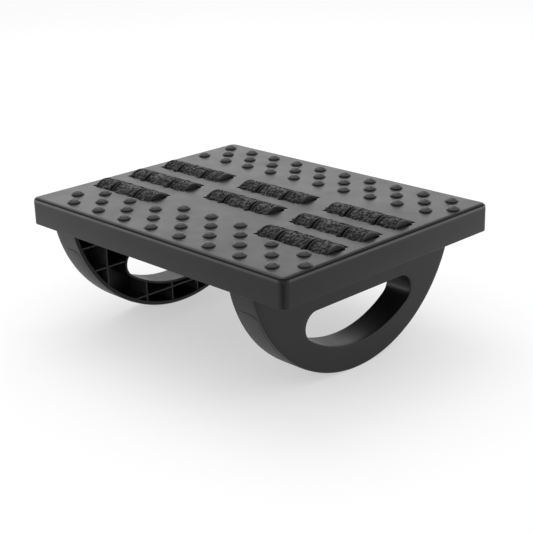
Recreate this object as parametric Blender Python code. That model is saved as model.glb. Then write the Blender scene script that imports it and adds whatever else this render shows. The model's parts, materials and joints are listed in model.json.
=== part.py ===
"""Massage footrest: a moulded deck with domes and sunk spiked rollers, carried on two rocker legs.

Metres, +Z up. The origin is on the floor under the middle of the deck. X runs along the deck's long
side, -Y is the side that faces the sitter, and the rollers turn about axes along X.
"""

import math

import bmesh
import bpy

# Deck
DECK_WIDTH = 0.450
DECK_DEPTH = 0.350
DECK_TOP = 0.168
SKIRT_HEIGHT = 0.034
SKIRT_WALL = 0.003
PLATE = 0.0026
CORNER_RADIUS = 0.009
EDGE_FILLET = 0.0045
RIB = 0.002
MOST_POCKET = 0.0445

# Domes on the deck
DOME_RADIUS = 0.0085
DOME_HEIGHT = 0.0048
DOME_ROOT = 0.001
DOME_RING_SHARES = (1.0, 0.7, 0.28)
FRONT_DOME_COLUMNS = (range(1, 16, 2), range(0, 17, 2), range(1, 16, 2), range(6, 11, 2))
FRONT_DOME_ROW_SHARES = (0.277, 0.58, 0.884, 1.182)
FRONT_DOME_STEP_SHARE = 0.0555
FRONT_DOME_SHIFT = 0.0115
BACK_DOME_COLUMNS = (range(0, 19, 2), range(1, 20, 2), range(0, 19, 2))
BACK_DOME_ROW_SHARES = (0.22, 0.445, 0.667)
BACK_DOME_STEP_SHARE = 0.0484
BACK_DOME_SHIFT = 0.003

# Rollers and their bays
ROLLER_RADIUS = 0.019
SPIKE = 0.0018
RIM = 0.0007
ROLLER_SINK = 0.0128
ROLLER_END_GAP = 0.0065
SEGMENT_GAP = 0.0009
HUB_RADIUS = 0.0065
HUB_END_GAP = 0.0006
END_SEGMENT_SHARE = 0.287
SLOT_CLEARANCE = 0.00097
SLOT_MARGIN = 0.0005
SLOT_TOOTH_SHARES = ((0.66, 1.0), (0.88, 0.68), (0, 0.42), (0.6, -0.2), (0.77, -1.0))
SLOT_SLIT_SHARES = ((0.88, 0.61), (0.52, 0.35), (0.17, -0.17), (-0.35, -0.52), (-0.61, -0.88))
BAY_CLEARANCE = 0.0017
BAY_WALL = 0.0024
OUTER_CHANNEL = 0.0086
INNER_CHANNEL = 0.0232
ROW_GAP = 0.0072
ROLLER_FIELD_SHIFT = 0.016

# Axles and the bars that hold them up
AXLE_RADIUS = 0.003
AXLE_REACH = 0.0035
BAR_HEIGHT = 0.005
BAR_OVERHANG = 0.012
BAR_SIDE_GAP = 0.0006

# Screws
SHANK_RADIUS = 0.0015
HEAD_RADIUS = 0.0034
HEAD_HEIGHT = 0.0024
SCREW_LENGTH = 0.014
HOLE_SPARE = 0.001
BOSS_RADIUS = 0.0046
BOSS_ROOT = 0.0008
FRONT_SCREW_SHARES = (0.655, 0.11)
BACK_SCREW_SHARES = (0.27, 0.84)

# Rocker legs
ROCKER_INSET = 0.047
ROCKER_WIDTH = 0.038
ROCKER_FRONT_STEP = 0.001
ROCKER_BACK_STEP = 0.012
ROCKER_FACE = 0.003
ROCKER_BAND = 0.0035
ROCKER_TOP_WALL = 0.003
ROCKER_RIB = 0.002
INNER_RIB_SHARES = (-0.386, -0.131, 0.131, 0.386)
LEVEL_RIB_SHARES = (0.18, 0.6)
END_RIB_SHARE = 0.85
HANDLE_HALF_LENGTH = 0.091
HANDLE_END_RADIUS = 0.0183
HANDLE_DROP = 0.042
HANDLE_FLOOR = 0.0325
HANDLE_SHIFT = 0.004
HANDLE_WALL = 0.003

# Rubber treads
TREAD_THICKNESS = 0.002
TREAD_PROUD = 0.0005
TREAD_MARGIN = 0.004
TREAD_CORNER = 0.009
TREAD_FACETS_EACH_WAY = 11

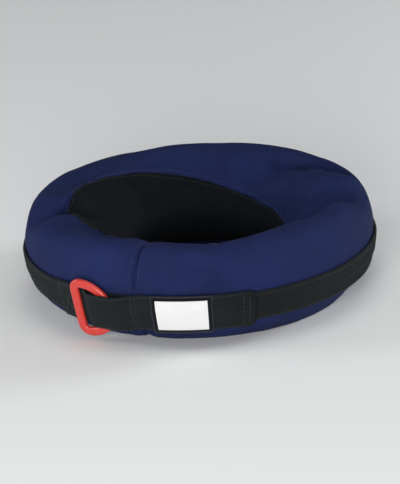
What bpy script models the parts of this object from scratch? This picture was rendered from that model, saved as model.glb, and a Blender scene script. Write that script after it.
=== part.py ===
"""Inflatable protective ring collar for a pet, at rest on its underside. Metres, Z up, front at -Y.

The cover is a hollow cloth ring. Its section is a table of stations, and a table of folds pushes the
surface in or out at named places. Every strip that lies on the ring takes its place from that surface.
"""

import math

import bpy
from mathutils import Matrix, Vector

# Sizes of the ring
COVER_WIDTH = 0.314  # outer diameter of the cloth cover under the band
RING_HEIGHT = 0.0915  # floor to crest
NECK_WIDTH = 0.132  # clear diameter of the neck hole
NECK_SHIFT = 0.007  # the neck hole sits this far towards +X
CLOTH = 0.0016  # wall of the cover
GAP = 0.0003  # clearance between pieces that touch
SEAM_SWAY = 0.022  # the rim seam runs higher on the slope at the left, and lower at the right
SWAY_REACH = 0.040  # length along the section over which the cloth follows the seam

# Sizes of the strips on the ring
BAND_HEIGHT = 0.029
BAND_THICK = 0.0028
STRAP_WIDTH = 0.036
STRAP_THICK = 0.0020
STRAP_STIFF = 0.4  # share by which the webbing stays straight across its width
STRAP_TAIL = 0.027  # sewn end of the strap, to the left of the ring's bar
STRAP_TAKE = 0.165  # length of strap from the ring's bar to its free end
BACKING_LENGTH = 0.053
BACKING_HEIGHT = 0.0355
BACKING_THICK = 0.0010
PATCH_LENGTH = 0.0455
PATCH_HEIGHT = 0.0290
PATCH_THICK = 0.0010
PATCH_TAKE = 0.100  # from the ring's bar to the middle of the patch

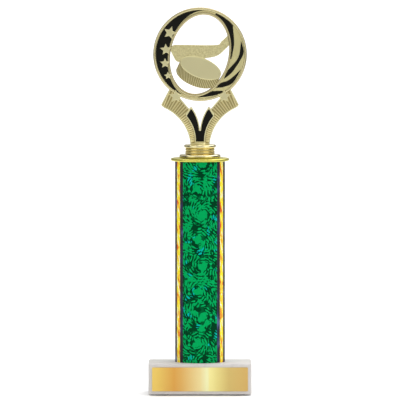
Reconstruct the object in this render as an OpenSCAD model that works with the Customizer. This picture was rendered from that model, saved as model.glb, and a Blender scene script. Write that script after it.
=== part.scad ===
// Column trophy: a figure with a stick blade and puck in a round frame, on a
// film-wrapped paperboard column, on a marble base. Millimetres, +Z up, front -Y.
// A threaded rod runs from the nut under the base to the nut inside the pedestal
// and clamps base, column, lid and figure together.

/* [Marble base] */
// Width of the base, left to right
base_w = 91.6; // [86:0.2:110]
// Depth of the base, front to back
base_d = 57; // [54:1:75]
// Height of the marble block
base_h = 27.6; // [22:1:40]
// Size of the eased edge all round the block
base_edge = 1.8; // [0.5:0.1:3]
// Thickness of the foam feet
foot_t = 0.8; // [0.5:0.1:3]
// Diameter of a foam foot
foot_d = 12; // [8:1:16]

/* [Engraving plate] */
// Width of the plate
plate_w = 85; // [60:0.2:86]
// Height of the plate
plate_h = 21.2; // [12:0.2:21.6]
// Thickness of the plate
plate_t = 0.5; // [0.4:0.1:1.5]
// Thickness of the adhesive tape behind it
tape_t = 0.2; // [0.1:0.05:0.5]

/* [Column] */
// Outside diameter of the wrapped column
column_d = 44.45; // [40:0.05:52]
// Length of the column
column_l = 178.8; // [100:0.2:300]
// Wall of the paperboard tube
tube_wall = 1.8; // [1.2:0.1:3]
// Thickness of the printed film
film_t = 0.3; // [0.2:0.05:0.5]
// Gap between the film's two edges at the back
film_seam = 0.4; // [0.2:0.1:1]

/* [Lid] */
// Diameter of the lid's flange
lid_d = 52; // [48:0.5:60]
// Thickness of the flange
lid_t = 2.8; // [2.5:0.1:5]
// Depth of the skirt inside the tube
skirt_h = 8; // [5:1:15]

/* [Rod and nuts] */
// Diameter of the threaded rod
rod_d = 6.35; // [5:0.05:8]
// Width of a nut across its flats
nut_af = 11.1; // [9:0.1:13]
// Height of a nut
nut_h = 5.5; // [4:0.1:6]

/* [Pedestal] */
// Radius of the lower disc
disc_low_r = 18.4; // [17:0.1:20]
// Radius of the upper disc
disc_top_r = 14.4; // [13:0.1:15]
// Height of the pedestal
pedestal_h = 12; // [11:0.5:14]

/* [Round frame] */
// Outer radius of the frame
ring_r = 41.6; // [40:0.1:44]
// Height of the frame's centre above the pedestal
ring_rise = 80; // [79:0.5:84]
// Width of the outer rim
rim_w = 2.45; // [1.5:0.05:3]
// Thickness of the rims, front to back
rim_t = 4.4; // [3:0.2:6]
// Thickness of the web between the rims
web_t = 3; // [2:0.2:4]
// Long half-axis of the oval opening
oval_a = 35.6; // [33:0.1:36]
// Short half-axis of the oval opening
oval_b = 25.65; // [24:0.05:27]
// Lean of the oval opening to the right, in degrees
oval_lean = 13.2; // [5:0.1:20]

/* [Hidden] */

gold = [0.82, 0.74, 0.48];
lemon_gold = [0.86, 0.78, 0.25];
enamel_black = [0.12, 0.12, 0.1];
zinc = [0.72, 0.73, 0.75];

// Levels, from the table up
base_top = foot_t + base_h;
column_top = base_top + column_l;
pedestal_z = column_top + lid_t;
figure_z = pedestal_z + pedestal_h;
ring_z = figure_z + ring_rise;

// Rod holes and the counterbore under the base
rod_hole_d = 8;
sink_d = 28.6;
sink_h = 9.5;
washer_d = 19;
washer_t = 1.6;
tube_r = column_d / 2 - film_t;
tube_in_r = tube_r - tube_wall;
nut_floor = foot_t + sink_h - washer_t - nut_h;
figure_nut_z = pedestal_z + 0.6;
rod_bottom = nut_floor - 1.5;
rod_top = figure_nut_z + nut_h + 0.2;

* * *

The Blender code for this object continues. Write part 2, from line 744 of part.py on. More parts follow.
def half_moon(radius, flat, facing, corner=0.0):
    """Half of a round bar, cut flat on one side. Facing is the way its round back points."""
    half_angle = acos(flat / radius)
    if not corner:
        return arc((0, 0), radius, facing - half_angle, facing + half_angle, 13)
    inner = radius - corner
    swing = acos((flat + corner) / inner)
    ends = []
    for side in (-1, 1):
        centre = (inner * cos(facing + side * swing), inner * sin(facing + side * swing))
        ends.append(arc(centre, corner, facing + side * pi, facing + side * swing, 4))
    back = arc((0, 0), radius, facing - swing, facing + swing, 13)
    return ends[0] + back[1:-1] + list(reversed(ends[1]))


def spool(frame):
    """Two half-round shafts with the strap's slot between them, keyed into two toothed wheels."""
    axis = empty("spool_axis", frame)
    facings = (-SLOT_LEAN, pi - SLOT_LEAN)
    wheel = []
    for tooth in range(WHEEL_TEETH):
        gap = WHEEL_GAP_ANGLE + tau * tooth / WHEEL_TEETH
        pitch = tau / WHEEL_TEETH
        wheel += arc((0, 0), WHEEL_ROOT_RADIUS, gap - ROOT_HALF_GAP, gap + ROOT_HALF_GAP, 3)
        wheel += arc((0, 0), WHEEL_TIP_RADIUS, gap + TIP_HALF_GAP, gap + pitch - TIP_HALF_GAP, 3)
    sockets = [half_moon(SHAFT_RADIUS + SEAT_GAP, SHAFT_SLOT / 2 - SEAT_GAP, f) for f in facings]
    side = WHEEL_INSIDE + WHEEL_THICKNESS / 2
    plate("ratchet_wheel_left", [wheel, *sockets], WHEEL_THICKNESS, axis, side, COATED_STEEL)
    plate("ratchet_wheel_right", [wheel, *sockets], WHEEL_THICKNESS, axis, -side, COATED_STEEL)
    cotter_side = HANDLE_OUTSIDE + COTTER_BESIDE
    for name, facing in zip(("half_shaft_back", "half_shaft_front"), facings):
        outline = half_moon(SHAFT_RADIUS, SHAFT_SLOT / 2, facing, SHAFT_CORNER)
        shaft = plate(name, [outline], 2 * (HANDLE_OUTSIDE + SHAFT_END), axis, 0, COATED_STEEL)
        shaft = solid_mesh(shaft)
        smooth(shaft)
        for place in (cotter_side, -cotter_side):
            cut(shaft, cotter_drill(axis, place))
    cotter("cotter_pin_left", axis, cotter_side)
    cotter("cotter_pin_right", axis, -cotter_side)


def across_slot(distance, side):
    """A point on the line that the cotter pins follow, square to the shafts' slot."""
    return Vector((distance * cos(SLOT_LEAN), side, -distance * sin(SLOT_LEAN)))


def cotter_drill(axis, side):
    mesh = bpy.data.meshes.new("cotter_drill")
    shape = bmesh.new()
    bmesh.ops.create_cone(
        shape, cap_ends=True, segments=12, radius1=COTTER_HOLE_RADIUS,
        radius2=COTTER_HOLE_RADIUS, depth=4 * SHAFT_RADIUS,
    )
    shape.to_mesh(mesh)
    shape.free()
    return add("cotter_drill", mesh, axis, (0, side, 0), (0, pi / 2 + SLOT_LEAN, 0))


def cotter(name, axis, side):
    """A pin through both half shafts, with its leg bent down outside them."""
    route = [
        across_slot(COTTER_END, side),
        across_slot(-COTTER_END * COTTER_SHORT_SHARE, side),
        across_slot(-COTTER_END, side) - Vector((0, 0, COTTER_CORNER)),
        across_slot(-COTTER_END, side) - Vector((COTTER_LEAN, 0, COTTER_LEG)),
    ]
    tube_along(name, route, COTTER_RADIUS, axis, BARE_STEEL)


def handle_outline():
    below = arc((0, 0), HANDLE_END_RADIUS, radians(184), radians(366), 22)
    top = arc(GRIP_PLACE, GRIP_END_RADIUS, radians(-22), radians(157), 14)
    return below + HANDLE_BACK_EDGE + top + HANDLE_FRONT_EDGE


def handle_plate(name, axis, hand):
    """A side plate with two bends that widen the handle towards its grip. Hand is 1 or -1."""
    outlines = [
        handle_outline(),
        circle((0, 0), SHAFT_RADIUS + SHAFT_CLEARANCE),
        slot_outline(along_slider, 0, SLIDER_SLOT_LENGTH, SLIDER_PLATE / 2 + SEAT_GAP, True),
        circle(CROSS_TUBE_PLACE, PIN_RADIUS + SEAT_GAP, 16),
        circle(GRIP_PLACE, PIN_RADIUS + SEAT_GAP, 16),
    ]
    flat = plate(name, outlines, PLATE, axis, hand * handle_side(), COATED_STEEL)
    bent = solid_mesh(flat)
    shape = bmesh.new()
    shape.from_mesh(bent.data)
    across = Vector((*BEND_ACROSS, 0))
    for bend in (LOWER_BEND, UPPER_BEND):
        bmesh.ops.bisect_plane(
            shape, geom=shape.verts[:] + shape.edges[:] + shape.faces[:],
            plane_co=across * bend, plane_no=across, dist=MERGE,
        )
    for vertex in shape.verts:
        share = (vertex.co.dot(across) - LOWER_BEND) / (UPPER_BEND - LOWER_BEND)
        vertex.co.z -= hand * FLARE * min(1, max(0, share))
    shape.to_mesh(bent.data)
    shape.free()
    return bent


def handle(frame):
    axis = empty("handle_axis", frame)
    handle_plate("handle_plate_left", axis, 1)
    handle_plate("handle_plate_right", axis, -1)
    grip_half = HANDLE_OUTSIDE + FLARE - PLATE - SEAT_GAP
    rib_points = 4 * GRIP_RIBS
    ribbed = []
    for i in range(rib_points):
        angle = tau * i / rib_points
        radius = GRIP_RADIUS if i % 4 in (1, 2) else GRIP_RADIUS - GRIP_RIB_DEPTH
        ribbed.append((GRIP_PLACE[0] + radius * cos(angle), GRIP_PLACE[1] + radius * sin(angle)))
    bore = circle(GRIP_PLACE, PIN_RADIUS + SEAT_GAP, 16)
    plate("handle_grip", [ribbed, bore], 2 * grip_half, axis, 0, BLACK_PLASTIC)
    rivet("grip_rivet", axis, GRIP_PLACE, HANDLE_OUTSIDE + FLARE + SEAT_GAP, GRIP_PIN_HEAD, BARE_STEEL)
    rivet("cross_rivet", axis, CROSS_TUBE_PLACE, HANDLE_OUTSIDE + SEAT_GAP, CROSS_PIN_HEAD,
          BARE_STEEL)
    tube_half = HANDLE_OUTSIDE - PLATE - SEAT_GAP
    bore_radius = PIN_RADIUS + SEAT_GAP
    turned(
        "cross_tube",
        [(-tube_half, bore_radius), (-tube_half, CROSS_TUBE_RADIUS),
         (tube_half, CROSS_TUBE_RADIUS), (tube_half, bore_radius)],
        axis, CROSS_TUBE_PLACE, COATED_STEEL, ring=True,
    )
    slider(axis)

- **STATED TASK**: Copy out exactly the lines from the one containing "What bpy script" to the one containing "from mathutils import Matrix, Vector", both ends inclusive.

- **EXERCISE RESULT**:
What bpy script models the parts of this object from scratch? This picture was rendered from that model, saved as model.glb, and a Blender scene script. Write that script after it.
=== part.py ===
"""Inflatable protective ring collar for a pet, at rest on its underside. Metres, Z up, front at -Y.

The cover is a hollow cloth ring. Its section is a table of stations, and a table of folds pushes the
surface in or out at named places. Every strip that lies on the ring takes its place from that surface.
"""

import math

import bpy
from mathutils import Matrix, Vector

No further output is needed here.